Torturés les uns après les autres
Le récit rapporte des tortures inimaginables, « dignes » d’un Jorge Rafael Videla ou d’un Idi Amine Dada, parce qu’ils ont tous refusé de transgresser leur culture. Après avoir procédé de la sorte avec les six premiers frères, Antiochus s’entretient avec la mère et lui demande d’intervenir auprès du cadet de ses fils. Ce qu’elle lui dit surprend.
Elle se pencha donc vers lui et, mystifiant le tyran cruel, elle dit dans la langue de ses pères : « Mon fils, aie pitié de moi qui t’ai porté dans mon sein neuf mois, qui t’ai allaité trois ans, qui t’ai nourri et élevé jusqu’à l’âge où tu es – et qui ai pourvu à ton entretien. Je te conjure, mon enfant, regarde le ciel et la terre, contemple tout ce qui est en eux et reconnais que Dieu les a créés de rien et que la race des hommes est faite de la même manière. Ne crains pas ce bourreau, mais te montrant digne de tes frères, accepte la mort, afin que je te retrouve avec tes frères au temps de la miséricorde. » (2 Maccabées 7,27-29)
On se serait attendu à ce que la mère exhorte son fils à se soumettre au pouvoir en place pour garder son enfant en vie. Il n’en est rien. Elle le prie plutôt de ne pas céder à la tentation et de tenir à sa foi et sa culture. Cet évènement contribue à l’approfondissement ainsi qu’au développement du contenu de la foi des juifs. Ce passage en est un fondamental dans le développement de la foi en la résurrection. Même si tout semble terminé, tout semble perdu, la résistance face à l’impérialisme tueur des diversités de cultures, langues et des expressions de foi religieuse, l’Éternité s’y articule.
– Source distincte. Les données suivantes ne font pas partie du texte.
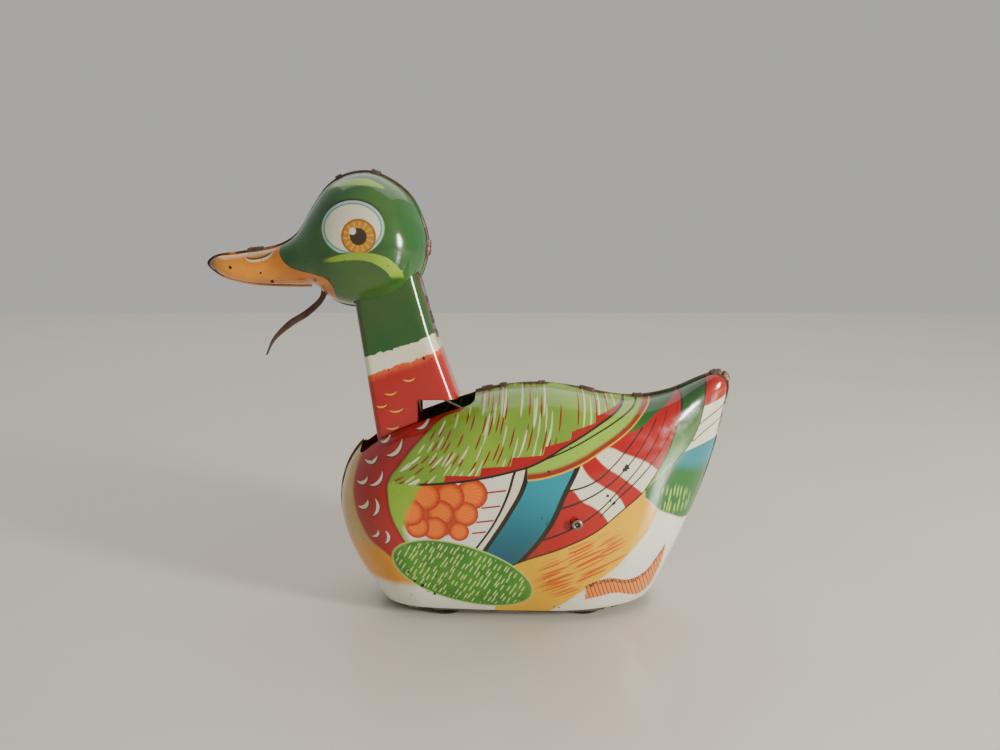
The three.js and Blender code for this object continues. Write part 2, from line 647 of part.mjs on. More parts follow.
function wheel(side) {
  const { radius, thick, bore, rim, hub, dish } = WHEEL;
  const profile = [
    [bore, 0], [radius, 0], [radius, thick], [radius - rim, thick], [radius - rim, thick - dish],
    [hub, thick - dish], [hub, thick], [bore, thick], [bore, 0],
  ];
  const made = turned(profile, 20);
  return side > 0 ? made : mirroredY(made);
}

function mirroredY(manifold) {
  const geometry = geometryOf(manifold);
  geometry.scale(1, -1, 1);
  return solid(turnedInsideOut(geometry));
}

// A tubular rivet through a shell, with a flange outside. Its axis is Y and it points to +Y.
function eyelet({ bore, barrel, flange }) {
  const seat = SHELL_Y_AT_ARBOR + GAP;
  return turned([
    [bore, seat - RIVET_DEPTH], [barrel, seat - RIVET_DEPTH], [barrel, seat], [flange, seat],
    [flange, seat + RIVET_FLANGE], [bore, seat + RIVET_FLANGE], [bore, seat - RIVET_DEPTH],
  ]);
}

// The click's arm lies along the ratchet's rim and its tip stands behind a tooth's steep side.
function click() {
  const { x, z, tipX, tipZ, boss, rivet, tipWide, rootOut, rootIn } = CLICK;
  const length = Math.hypot(tipX - x, tipZ - z);
  const outX = -(tipZ - z) / length;
  const outZ = (tipX - x) / length;
  const arm = polygon([
    [tipX, tipZ], [tipX + tipWide * outX, tipZ + tipWide * outZ],
    [x + rootOut * outX, z + rootOut * outZ], [x - rootIn * outX, z - rootIn * outZ],
  ]);
  return slab(arm, RATCHET.low, RATCHET.high)
    .add(bar(boss, RATCHET.low, RATCHET.high, x, z))
    .subtract(bar(rivet + GAP, -FAR, FAR, x, z, 8));
}

// ---- Materials ----

function finish(color, roughness, metalness) {
  return () => new THREE.MeshStandardMaterial({ color, roughness, metalness });
}

const printedGreen = finish(0x3c6b35, 0.3, 0.2);
const printedRed = finish(0xb8322a, 0.3, 0.2);
const steel = finish(0x8d8b86, 0.4, 0.9);
const brass = finish(0xb08d45, 0.35, 0.9);
const blued = finish(0x4a4d55, 0.35, 0.9);
const darkTin = finish(0x3a3836, 0.5, 0.6);

// ---- Assembly ----

const duck = new THREE.Group();

function piece(name, manifold, material, at = [0, 0, 0], parent = duck) {
  const mesh = new THREE.Mesh(geometryOf(manifold), material());
  mesh.name = name;
  mesh.position.set(...at);
  parent.add(mesh);
  return mesh;
}

const SIDES = [['left', -1], ['right', 1]];

const body = bodyPair();
const head = headPair();
for (const [name, side] of SIDES) {
  piece(`body_shell_${name}`, half(body, side), printedRed);
  piece(`head_shell_${name}`, half(head, side), printedGreen);
}
piece('base_plate', basePlate(), steel);

piece('neck_tube', neckTube(), printedRed);
piece('neck_axle', bar(NECK_AXLE_RADIUS, -BRACKET_PIN_HALF, BRACKET_PIN_HALF), steel,
  [NECK_PIVOT.x, 0, NECK_PIVOT.z]);
piece('front_bracket', bracket([
  { ...NECK_PIVOT, radius: NECK_AXLE_RADIUS }, TONGUE_ANCHOR,
  { x: FRONT_AXLE_X, z: AXLE_Z, radius: AXLE_RADIUS },
]), steel);
piece('tongue_anchor_pin', bar(TONGUE_ANCHOR.radius, -BRACKET_PIN_HALF, BRACKET_PIN_HALF), steel,
  [TONGUE_ANCHOR.x, 0, TONGUE_ANCHOR.z]);

const tonguePinHole = bar(TONGUE_PIN_RADIUS + GAP, -FAR, FAR, TONGUE_PIVOT.x, TONGUE_PIVOT.z, 12);
piece('tongue_strip', strip(TONGUE_LINE, TONGUE_THICK).subtract(tonguePinHole), steel);
piece('tongue_pin', bar(TONGUE_PIN_RADIUS, -TONGUE_PIN_HALF, TONGUE_PIN_HALF, 0, 0, 12), steel,
  [TONGUE_PIVOT.x, 0, TONGUE_PIVOT.z]);
const tongueWirePoints = TONGUE_WIRE_LINE.map(([x, z]) => [x, TONGUE_WIRE_Y, z]);
piece('tongue_wire', wire(tongueWirePoints, TONGUE_WIRE_RADIUS, 6, 14), steel);

for (const [end, x] of [['front', FRONT_AXLE_X], ['rear', REAR_AXLE.x]]) {
  piece(`${end}_axle`, bar(AXLE_RADIUS, -AXLE_HALF, AXLE_HALF), steel, [x, 0, AXLE_Z]);
  for (const [name, side] of SIDES) {
    piece(`${end}_wheel_${name}`, wheel(side), darkTin, [x, side * WHEEL.inner, AXLE_Z]);
  }
}
for (const [name, side] of SIDES) {
  piece(`movement_plate_${name}`, movementPlate(side), steel);
}
for (const [name, [x, z]] of Object.entries(PILLARS)) {
  piece(`pillar_${name}`, bar(PILLAR_RADIUS, -PLATE.inner + GAP, PLATE.inner - GAP), steel, [x, 0, z]);
}

const windingAxis = new THREE.Group();
windingAxis.position.set(ARBOR.x, 0, ARBOR.z);
duck.add(windingAxis);
piece('winding_arbor', windingArbor(), steel, [0, 0, 0], windingAxis);
piece('winding_key', windingKey(), steel, [0, 0, 0], windingAxis);
piece('ratchet_wheel', ratchetWheel(), steel, [0, 0, 0], windingAxis);
piece('mainspring', mainspring(), blued, [0, 0, 0], windingAxis);
piece('great_wheel', greatWheel(), brass, [0, 0, 0], windingAxis);
piece('click', click(), steel, [0, 0, 0], windingAxis);
piece('click_rivet', bar(CLICK.rivet, ...CLICK_RIVET_Y, 0, 0, 8), steel, [CLICK.x, 0, CLICK.z], windingAxis);
piece('key_bushing', eyelet(KEY_BUSHING), brass, [0, 0, 0], windingAxis);
piece('arbor_eyelet', mirroredY(eyelet(EYELET)), steel, [0, 0, 0], windingAxis);

const secondAxis = new THREE.Group();
secondAxis.position.set(SECOND.x, 0, SECOND.z);
duck.add(secondAxis);
const smallBore = SMALL_ARBOR_RADIUS + GEAR_FIT;
piece('second_arbor', bar(SMALL_ARBOR_RADIUS, -ARBOR_HALF, ARBOR_HALF), steel, [0, 0, 0], secondAxis);
piece('second_pinion', gear('secondPinion', GEAR_Y.pinion, smallBore), brass, [0, 0, 0], secondAxis);
piece('second_wheel', gear('second', GEAR_Y.second, smallBore), brass, [0, 0, 0], secondAxis);
piece('axle_pinion', gear('axlePinion', GEAR_Y.axlePinion, AXLE_RADIUS + GEAR_FIT), brass,
  [REAR_AXLE.x, 0, REAR_AXLE.z]);

const crankAxis = new THREE.Group();
crankAxis.position.set(CRANK.x, 0, CRANK.z);
duck.add(crankAxis);
piece('crank_arbor', crankArbor(), steel, [0, 0, 0], crankAxis);
piece('crank_pinion', gear('crankPinion', GEAR_Y.pinion, smallBore), brass, [0, 0, 0], crankAxis);
piece('connecting_rod', connectingRod(), steel);

export default duck;
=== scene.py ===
"""A clockwork tin duck, built round its CAD frame. Sizes and places are millimetres in that frame."""
import json
import math

import bmesh
import bpy
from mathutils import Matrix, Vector, noise

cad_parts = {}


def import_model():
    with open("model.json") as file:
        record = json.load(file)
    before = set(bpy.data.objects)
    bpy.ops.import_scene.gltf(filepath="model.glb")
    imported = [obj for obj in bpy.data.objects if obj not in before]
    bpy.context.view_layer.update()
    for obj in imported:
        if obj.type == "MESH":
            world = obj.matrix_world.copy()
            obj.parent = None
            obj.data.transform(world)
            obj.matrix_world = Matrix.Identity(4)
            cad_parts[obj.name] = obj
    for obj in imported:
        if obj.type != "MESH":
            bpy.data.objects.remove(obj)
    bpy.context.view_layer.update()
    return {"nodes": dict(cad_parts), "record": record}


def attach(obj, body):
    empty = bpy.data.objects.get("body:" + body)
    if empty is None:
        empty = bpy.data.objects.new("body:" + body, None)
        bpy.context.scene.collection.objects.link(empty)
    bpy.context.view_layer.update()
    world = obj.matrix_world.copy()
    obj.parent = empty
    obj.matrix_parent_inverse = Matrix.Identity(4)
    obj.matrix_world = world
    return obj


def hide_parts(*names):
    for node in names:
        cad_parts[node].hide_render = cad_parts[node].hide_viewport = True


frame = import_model()

MM = 0.001

# ---- Form of the stamped shells, as in the frame ----

BODY_OUTLINE = [
    (-47, 63.4), (-55.5, 57.6), (-60.6, 51), (-63.7, 42.5), (-64.5, 34), (-63.2, 25.5), (-59.6, 16),
    (-53.8, 6), (-45, -6), (-30, -14), (0, -16), (25, -15), (40, -8.5), (48.5, 1), (53, 10), (57.5, 20),
    (61.3, 29), (65.8, 41.5), (69.4, 54), (72, 67), (73.6, 76.5), (72.6, 80.6), (69.5, 82), (64, 80.4),
    (52, 75.4), (38, 73.4), (18, 76.8), (7, 78), (-5, 77.2), (-15, 75.4), (-31, 70),
]
BODY_SPINE = [(-36, 34), (-12, 35), (12, 40), (36, 52), (64, 74)]
BODY_WIDTHS = [(-60, 24.6), (-37, 25.4), (-12, 27.4), (13, 27.6), (42, 21.5), (64, 13), (78, 7), (90, 5)]
BODY_LEAN = (0.35, 36)
BODY_FULLNESS = 2.6
HEAD_OUTLINE = [
    (-107, 119.4), (-104.4, 122), (-95, 123.6), (-82, 126), (-76, 129.6), (-70.6, 137.8), (-65, 145.3),
    (-58.6, 149.2), (-50.5, 150.2), (-43.5, 147.6), (-37, 142.4), (-32.8, 134.5), (-31, 126.5),
    (-32.3, 118.5), (-36, 111.5), (-43, 106.5), (-52, 104.4), (-60, 105), (-64.8, 107.2), (-69, 110.9),
    (-76, 111.3), (-85, 111.5), (-94, 112.4), (-102.4, 115),
]
HEAD_SPINE = [(-50, 127), (-98, 118.2)]
HEAD_WIDTHS = [(-107, 6), (-96, 7), (-84, 8), (-76, 10.5), (-68, 15), (-60, 18.2), (-50, 19), (-30, 19)]
HEAD_LEAN = (0, 0)
HEAD_FULLNESS = 2.2
SEAM_INSET = 0.7
SEAM_GAP_HALF = 0.13
TIN = 0.35
SHELL_RINGS = 30
LIP = [(0.12, 0), (0.0, 0.12), (0.0, 0.4), (0.1, 0.62), (0.28, 0.76), (0.5, 0.86), (0.66, 0.98)]
LOWER_EDGE = {"height": 1.6, "tuck_below": 9, "tuck": 0.055}
SLOT = {"front": -55.8, "rear": -15.6, "half": 10, "bottom": 50, "top": 120, "round": 3}
EYELET_HOLE = {"x": 18.3, "z": 35.7, "near": 1.35, "key_side": 2.6}
MOUTH = {"front": -71.8, "back": -64.5, "top": 115, "half": 3}
NECK_HALF = 9
NECK_FRONT = (-49.8, 60.3, -0.131)
NECK_REAR = [(-19.6, 68), (-22.1, 75.4), (-25.1, 83.8), (-29.7, 97.3), (-34.1, 114.1), (-35.6, 120)]
NECK_LOW, NECK_TOP = 41, 119
NECK_TANG_REAR, NECK_TANG_TOP = -35.2, 73.3
NECK_CORNERS = (2.5, 5)
NECK_GAP = 0.3
NECK_TIN = 0.6
NECK_PIVOT = {"x": -41.5, "z": 46, "hole": 1.6}
NECK_RELIEF = 4
TONGUE_WAY = ((-90, -6, 110), (-50, 6, 140))


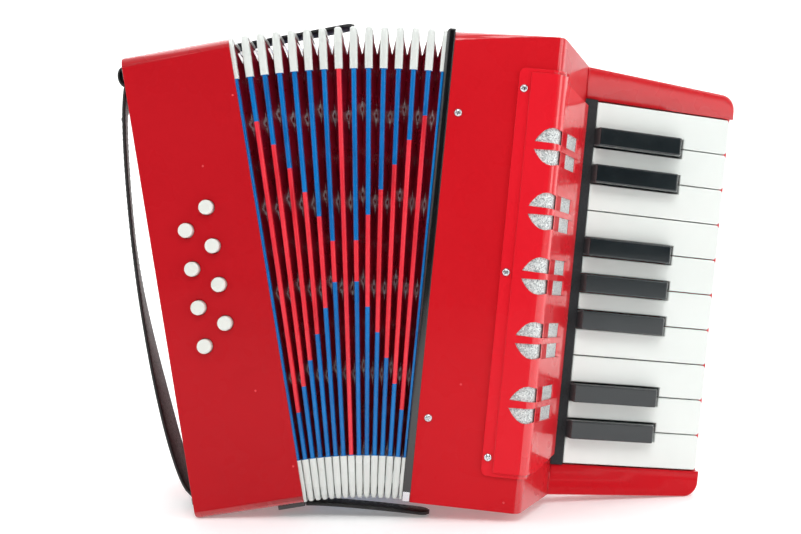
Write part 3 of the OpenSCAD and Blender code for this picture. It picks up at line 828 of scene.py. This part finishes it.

Les exhortant à la résistance, la mère disait à ses fils :
« Je ne sais pas comment votre existence a commencé dans mon ventre. Ce n'est pas moi qui vous ai donné le souffle de la vie, ce n'est pas moi qui ai mis en place toutes les parties de votre corps. Le créateur du monde est à l'origine de toutes choses, c'est lui qui forme les humains dès leur origine. Dans sa bonté, il vous rendra le souffle de la vie, puisque vous acceptez maintenant d'en être privés pour rester fidèles à ses lois. » (2 Maccabées 7,22-23)
Une question s’impose
Ce texte du Deuxième livre des Maccabées est très interpellant de nos jours dans lesquels se manifestent des tendances à conserver les traditions culturelles et religieuses par un certain hermétisme en célébrant l’unicité de « ce qu’ils sont » ou plus précisément de ce qu’ils étaient. Le texte de 2 Maccabées 7, plutôt qu’un repli sur soi, n’était-il pas l’expression d’un pluralisme culturel et aussi théologiques puisque de nouvelles compréhensions de la foi y naissent dont celle en la résurrection de la chaire comme espérance, essentielle à l’émergence du christianisme?
Martin Bellerose est professeur et directeur de l’Institut d'étude et de recherche théologique en interculturalité, migration et mission (IERTIMM) et directeur de la formation en français de l’Église Unie du Canada.